3. Why is decentralisation important for value?
Decentralisation reduces the risk of control or failure by a single entity. This makes the network more secure, censorship resistant, and trustworthy, which increases its long term usefulness and appeal.

4. How do developers influence a cryptocurrency’s value?
Active developers improve the code, fix bugs, add new features, and build applications. A strong developer ecosystem keeps the network evolving and relevant, which supports lasting value.

5. What role does scarcity play in cryptocurrency value?
Predictable and limited supply can create digital scarcity, similar to precious metals. When demand grows and supply cannot easily expand, value is more likely to hold over time.

6. Can a cryptocurrency without real world use cases survive long term?
It is unlikely. Without practical utility, demand depends mostly on speculation. Projects that solve real problems or enable useful applications have a much stronger chance of maintaining value.

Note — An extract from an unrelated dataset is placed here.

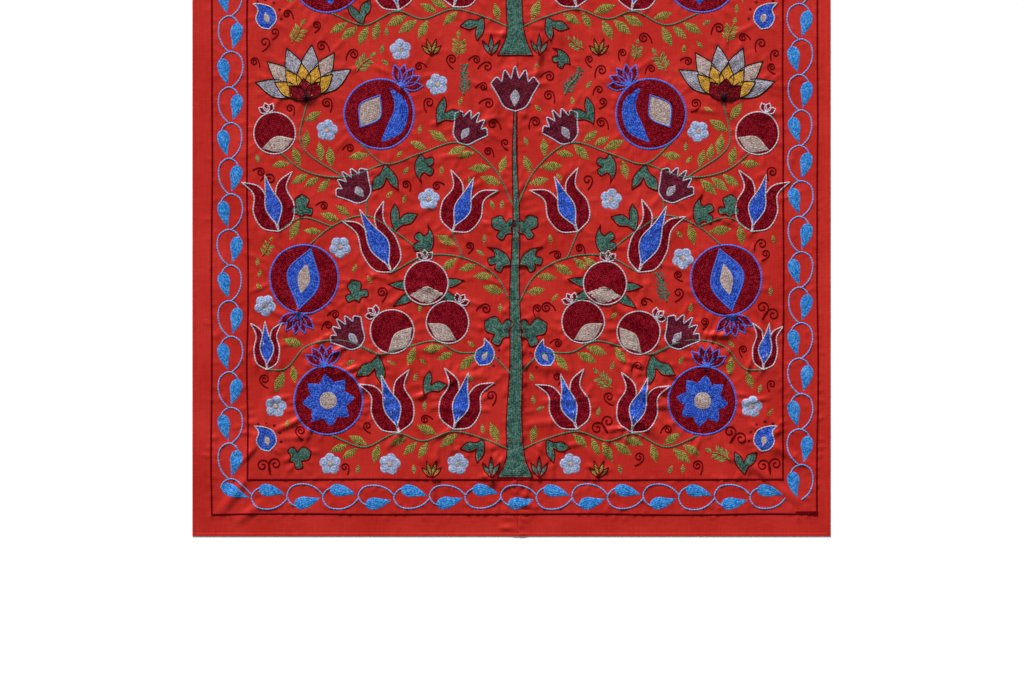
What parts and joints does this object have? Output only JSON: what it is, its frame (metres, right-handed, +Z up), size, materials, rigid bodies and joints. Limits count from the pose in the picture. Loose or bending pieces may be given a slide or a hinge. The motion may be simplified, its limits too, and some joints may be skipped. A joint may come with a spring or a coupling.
{
  "type": "suzani embroidered textile",
  "caption": "Suzani hanging laid out flat: red ground of two loom widths joined by a centre seam, dense couched and chain-stitched garden motifs, vine border and plain hem margin.",
  "frame": {"origin": "on the surface that the cloth lies on, midway between its side edges and midway between its two ends", "axes": "+Z up out of the embroidered face, +Y along the length towards the top end, +X across the width to the right as the face is looked at"},
  "size_m": [1.22, 1.83, 0.0061],
  "materials": {
    "ground": "scarlet silk and cotton plain weave with a soft sheen",
    "thread": "couched and chain-stitched silk thread in crimson, cobalt, green, olive, plum, cream and black"
  },
  "bodies": {
    "root": {"ground_left": "ground", "ground_right": "ground"}
  },
  "joints": []
}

7. How do regulations affect a cryptocurrency’s value?
Clear and fair regulations can increase confidence and attract wider adoption by businesses and institutions. Total uncertainty or legal risks can limit growth and reduce trust.

8. What is more important for long term value: technology or community?
Both matter. Strong technology provides security and performance, while an engaged community drives adoption, development, and education. Lasting value usually appears when solid technology and a passionate community grow together.

9. Does integration with other platforms increase value?
Yes. When a cryptocurrency works smoothly with wallets, exchanges, apps, and other blockchains, it becomes easier to use and more widely adopted, which strengthens its ecosystem.

10. How can I judge value without relying on price charts?
Look at metrics like active addresses, number of transactions, developer activity, real world partnerships, application usage, and the clarity of the project’s roadmap. These indicators reveal whether the network is genuinely being used and improved.

In short, cryptocurrency value goes far beyond daily price swings. It is built on usefulness, trust, adoption, and continuous improvement.